• **EXERCISE PROMPT**: Restate word for word the lines from the one containing "Break this object" through the end of the listing below, with both ends included.

• **DATA FOR THIS TASK**:
>>>>
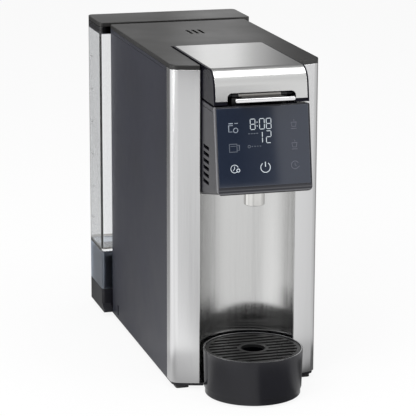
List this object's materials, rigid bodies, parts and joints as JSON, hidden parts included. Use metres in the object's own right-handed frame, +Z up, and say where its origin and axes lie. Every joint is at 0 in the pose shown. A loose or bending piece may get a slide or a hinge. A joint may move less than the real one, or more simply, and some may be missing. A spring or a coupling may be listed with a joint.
{
  "type": "coffee maker",
  "caption": "Slim countertop coffee maker with a hinged brew head lid, leaning touch display, concave steel front, round drip tray and a lift-off clear water tank at the rear.",
  "frame": {"origin": "middle of the whole machine's footprint, on the surface that it stands on", "axes": "+X to the right of a person facing the machine, +Y from the drip tray back to the tank, +Z up"},
  "size_m": [0.1632, 0.3922, 0.3187],
  "materials": {
    "panel_plastic": "fine matte texture",
    "cover_plastic": "leather-grain matte texture",
    "black_plastic": "satin",
    "tray_plastic": "satin gloss",
    "frame_plastic": "matte",
    "steel_skin": "brushed",
    "steel_plain": "bright",
    "bright_chrome": "polished",
    "display_glass": "gloss, dark",
    "tank_clear": "clear",
    "silicone": "matte",
    "foot_rubber": "matte",
    "white_plastic": "matte",
    "circuit_board": "solder mask",
    "board_parts": "moulded",
    "heater_aluminium": "cast",
    "pump_metal": "zinc plated",
    "filter_mesh": "matte"
  },
  "bodies": {
    "machine": {"base_plate": "black_plastic", "case_screws": "steel_plain", "rubber_feet": "foot_rubber", "left_side_panel": "panel_plastic", "right_side_panel": "panel_plastic", "cord_gland": "black_plastic", "left_pilaster_skin": "steel_skin", "right_pilaster_skin": "steel_skin", "niche_panel": "steel_skin", "front_frame": "frame_plastic", "rear_panel": "panel_plastic", "top_cover": "cover_plastic", "head_bezel": "black_plastic", "display_glass": "display_glass", "display_board": "circuit_board", "head_housing": "black_plastic", "brew_chamber": "frame_plastic", "pod_holder": "frame_plastic", "lower_needle": "steel_plain", "funnel": "frame_plastic", "nozzle": "bright_chrome", "lid_hinge_pin": "steel_plain", "tank_pedestal": "black_plastic", "dock_port": "frame_plastic", "dock_seal": "silicone", "flow_meter": "white_plastic", "pump_mount": "foot_rubber", "water_pump": "white_plastic", "pump_motor": "pump_metal", "air_pump": "frame_plastic", "heater": "heater_aluminium", "heater_bracket": "steel_plain", "thermostat": "steel_plain", "thermal_fuse": "white_plastic", "inlet_hose": "silicone", "pump_hose": "silicone", "heater_hose": "silicone", "brew_hose": "silicone", "power_board": "circuit_board", "board_parts": "board_parts", "display_cable": "black_plastic"},
    "lid": {"lid_body": "black_plastic", "lid_skin": "steel_skin", "lid_liner": "frame_plastic", "upper_needle": "steel_plain", "needle_seal": "silicone", "lid_water_tube": "silicone", "latch_pin": "steel_plain", "latch_spring": "steel_plain"},
    "handle": {"latch_handle": "bright_chrome"},
    "tank": {"tank_shell": "tank_clear", "valve_body": "frame_plastic", "valve_spring": "steel_plain", "tank_filter": "filter_mesh"},
    "valve": {"valve_poppet": "white_plastic"},
    "tank_lid": {"tank_lid": "cover_plastic", "tank_lid_skirt": "black_plastic", "tank_lid_seal": "silicone"},
    "tray": {"tray_cup": "tray_plastic"},
    "grille": {"drip_grille": "tray_plastic"}
  },
  "joints": [
    {"name": "lid_hinge", "type": "hinge", "parent": "machine", "child": "lid", "pos_m": [0, -0.02693, 0.3115], "axis": [-1, 0, 0], "range_deg": [0, 80]},
    {"name": "handle_pull", "type": "hinge", "parent": "lid", "child": "handle", "pos_m": [0, -0.15993, 0.2942], "axis": [-1, 0, 0], "range_deg": [0, 12], "stiffness_Nm_per_rad": 0.2},
    {"name": "tank_lift", "type": "slide", "parent": "machine", "child": "tank", "axis": [0, 0, 1], "range_m": [0, 0.3]},
    {"name": "tank_lid_lift", "type": "slide", "parent": "tank", "child": "tank_lid", "axis": [0, 0, 1], "range_m": [0, 0.06]},
    {"name": "valve_lift", "type": "slide", "parent": "tank", "child": "valve", "axis": [0, 0, 1], "range_m": [0, 0.003], "stiffness_N_per_m": 150, "deforming": ["valve_spring"]},
    {"name": "tray_slide", "type": "slide", "parent": "machine", "child": "tray", "axis": [0, -1, 0], "range_m": [0, 0.15]},
    {"name": "grille_lift", "type": "slide", "parent": "tray", "child": "grille", "axis": [0, 0, 1], "range_m": [0, 0.05]}
  ]
}
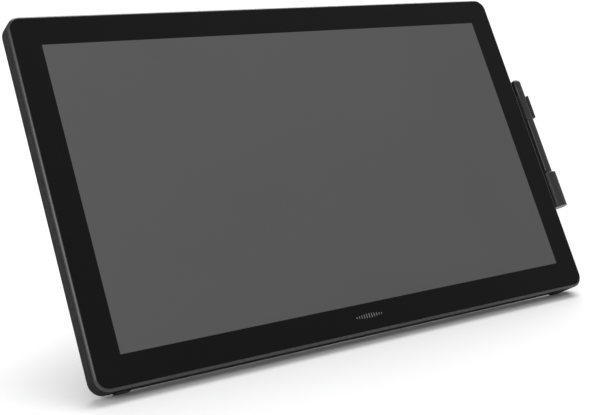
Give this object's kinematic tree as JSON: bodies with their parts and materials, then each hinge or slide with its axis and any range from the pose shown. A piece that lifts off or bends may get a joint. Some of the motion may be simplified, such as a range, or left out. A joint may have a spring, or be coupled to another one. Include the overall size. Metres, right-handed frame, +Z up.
{
  "type": "pen display",
  "caption": "Pen drawing tablet with a built-in screen, leaning on its lower edge and a hinged rear stand, with its pen stored in a holder on the right side.",
  "frame": {"origin": "on the desk, at the bottom centre of the whole object's box", "axes": "+X to the user's right along the screen, +Y away from the user, +Z up"},
  "size_m": [0.6085, 0.3412, 0.316],
  "materials": {
    "etched_glass": "matte etched, neutral",
    "case_black": "fine moulded texture",
    "frame_black": "satin",
    "button_black": "satin",
    "pen_black": "satin",
    "pen_grip_rubber": "soft matte",
    "nib_plastic": "smooth",
    "foot_rubber": "matte",
    "stand_metal": "textured powder coat",
    "steel": "machined",
    "black_screw": "black oxide",
    "bronze": "sintered bronze",
    "chassis_metal": "pressed sheet",
    "circuit_board": "solder mask",
    "lcd": "dark panel",
    "film": "translucent",
    "tape": "foam",
    "socket_metal": "nickel plated",
    "light_pipe": "clear",
    "copper": "wound wire"
  },
  "bodies": {
    "display": {"backlight_tray": "chassis_metal", "board_screws": "steel", "board_shield": "socket_metal", "border_film": "tape", "button_board": "circuit_board", "chassis_plate": "chassis_metal", "control_board": "circuit_board", "cover_screws": "black_screw", "diffuser_films": "film", "edge_feet": "foot_rubber", "flat_cables": "film", "front_frame": "frame_black", "front_glass": "etched_glass", "glass_tape": "tape", "hinge_pins": "steel", "holder_base": "case_black", "holder_screws": "black_screw", "lcd_panel": "lcd", "led_strip": "circuit_board", "lever_pin": "steel", "lever_spring": "steel", "light_guide": "film", "light_pipe": "light_pipe", "main_board": "circuit_board", "panel_frame": "case_black", "pen_clip": "frame_black", "pen_cup": "frame_black", "power_board": "circuit_board", "power_socket": "button_black", "rear_cover": "case_black", "reflector_sheet": "film", "sensor_board": "circuit_board", "sensor_shield": "chassis_metal", "stand_base": "stand_metal", "stand_screws": "black_screw", "usb_socket": "socket_metal", "vesa_posts": "steel", "video_socket": "socket_metal"},
    "stand_leg": {"stand_tube": "stand_metal", "hinge_bushes": "bronze", "stand_arm_left": "stand_metal", "stand_arm_right": "stand_metal", "stand_brace": "stand_metal", "foot_bar": "stand_metal", "foot_pads": "foot_rubber"},
    "lever": {"release_lever": "stand_metal", "brake_shoe": "foot_rubber"},
    "pen": {"pen_nose": "pen_black", "pen_grip": "pen_grip_rubber", "pen_coil": "copper", "pen_barrel": "pen_black", "pen_upper": "pen_black", "pen_board": "circuit_board"},
    "nib": {"pen_nib": "nib_plastic"},
    "side_switch": {"pen_switch": "button_black"},
    "bay_lid": {"port_cover": "case_black"},
    "minus_button": {"minus_button": "button_black"},
    "plus_button": {"plus_button": "button_black"},
    "menu_button": {"menu_button": "button_black"},
    "power_button": {"power_button": "button_black"}
  },
  "joints": [
    {"name": "stand_swing", "type": "hinge", "parent": "display", "child": "stand_leg", "pos_m": [-0.01175, 0.01867, 0.20733], "axis": [1, 0, 0], "range_deg": [-30, 90]},
    {"name": "release_pull", "type": "hinge", "parent": "display", "child": "lever", "pos_m": [-0.01175, 0.02528, 0.23599], "axis": [-1, 0, 0], "range_deg": [0, 8], "stiffness_Nm_per_rad": 3, "springref_deg": -6.88},
    {"name": "pen_out", "type": "slide", "parent": "display", "child": "pen", "axis": [0, 0.512, 0.859], "range_m": [0, 0.165]},
    {"name": "nib_press", "type": "slide", "parent": "pen", "child": "nib", "axis": [0, 0.512, 0.859], "range_m": [0, 0.0008], "stiffness_N_per_m": 400, "springref_m": -0.0005},
    {"name": "switch_rock", "type": "hinge", "parent": "pen", "child": "side_switch", "pos_m": [0.29935, -0.08744, 0.1338], "axis": [0, -0.859, 0.512], "range_deg": [-3, 3], "stiffness_Nm_per_rad": 0.05},
    {"name": "bay_lid_off", "type": "slide", "parent": "display", "child": "bay_lid", "axis": [0, 0.859, -0.512], "range_m": [0, 0.05]},
    {"name": "minus_button_press", "type": "slide", "parent": "display", "child": "minus_button", "axis": [0, -0.512, -0.859], "range_m": [0, 0.0008], "stiffness_N_per_m": 600, "springref_m": -0.0005},
    {"name": "plus_button_press", "type": "slide", "parent": "display", "child": "plus_button", "axis": [0, -0.512, -0.859], "range_m": [0, 0.0008], "stiffness_N_per_m": 600, "springref_m": -0.0005},
    {"name": "menu_button_press", "type": "slide", "parent": "display", "child": "menu_button", "axis": [0, -0.512, -0.859], "range_m": [0, 0.0008], "stiffness_N_per_m": 600, "springref_m": -0.0005},
    {"name": "power_button_press", "type": "slide", "parent": "display", "child": "power_button", "axis": [0, -0.512, -0.859], "range_m": [0, 0.0008], "stiffness_N_per_m": 600, "springref_m": -0.0005}
  ]
}
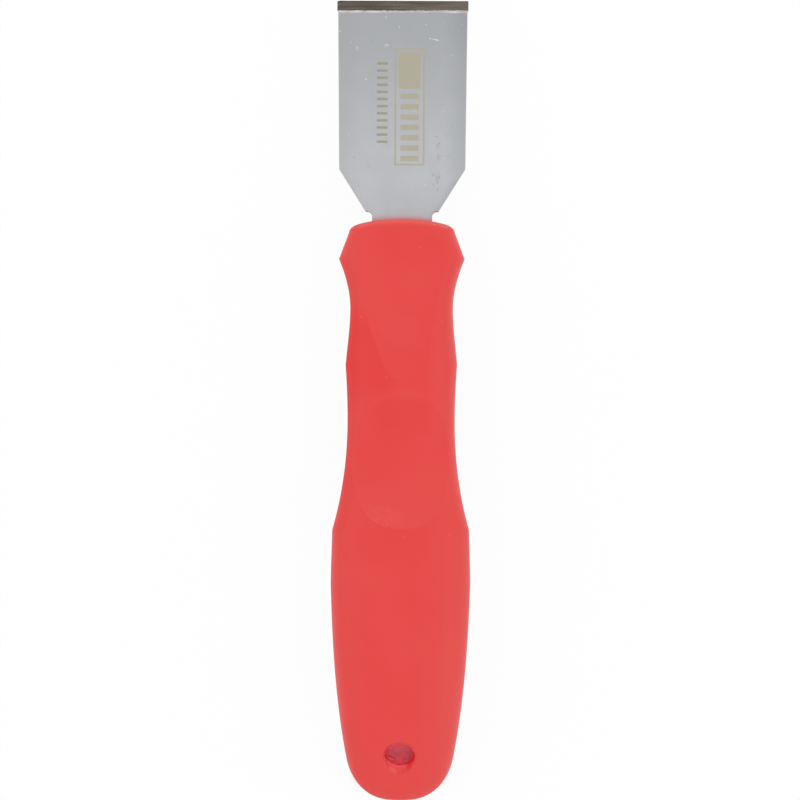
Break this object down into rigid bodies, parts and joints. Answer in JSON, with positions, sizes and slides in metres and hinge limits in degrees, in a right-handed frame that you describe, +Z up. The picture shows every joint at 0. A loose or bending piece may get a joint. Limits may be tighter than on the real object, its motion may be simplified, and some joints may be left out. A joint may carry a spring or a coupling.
{
  "type": "carbide scraper",
  "caption": "Hand scraper: flat steel blade with a brazed carbide edge, in a moulded plastic handle with thumb dishes, a finger groove, a flared collar and a hang hole.",
  "frame": {"origin": "middle of the tool's box in plan, on the surface that it lies on", "axes": "+Y along the tool towards the cutting edge, +Z up out of the upper face, +X across the blade"},
  "size_m": [0.0324, 0.1854, 0.02],
  "materials": {
    "blade_steel": "satin ground steel",
    "carbide": "dark ground sintered carbide",
    "solder": "bright silver solder",
    "handle_plastic": "satin moulded red"
  },
  "bodies": {
    "root": {"blade": "blade_steel", "carbide_tip": "carbide", "braze_seam": "solder", "handle": "handle_plastic"}
  },
  "joints": []
}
<<<<
• **THE RESPONSE**:
Break this object down into rigid bodies, parts and joints. Answer in JSON, with positions, sizes and slides in metres and hinge limits in degrees, in a right-handed frame that you describe, +Z up. The picture shows every joint at 0. A loose or bending piece may get a joint. Limits may be tighter than on the real object, its motion may be simplified, and some joints may be left out. A joint may carry a spring or a coupling.
{
  "type": "carbide scraper",
  "caption": "Hand scraper: flat steel blade with a brazed carbide edge, in a moulded plastic handle with thumb dishes, a finger groove, a flared collar and a hang hole.",
  "frame": {"origin": "middle of the tool's box in plan, on the surface that it lies on", "axes": "+Y along the tool towards the cutting edge, +Z up out of the upper face, +X across the blade"},
  "size_m": [0.0324, 0.1854, 0.02],
  "materials": {
    "blade_steel": "satin ground steel",
    "carbide": "dark ground sintered carbide",
    "solder": "bright silver solder",
    "handle_plastic": "satin moulded red"
  },
  "bodies": {
    "root": {"blade": "blade_steel", "carbide_tip": "carbide", "braze_seam": "solder", "handle": "handle_plastic"}
  },
  "joints": []
}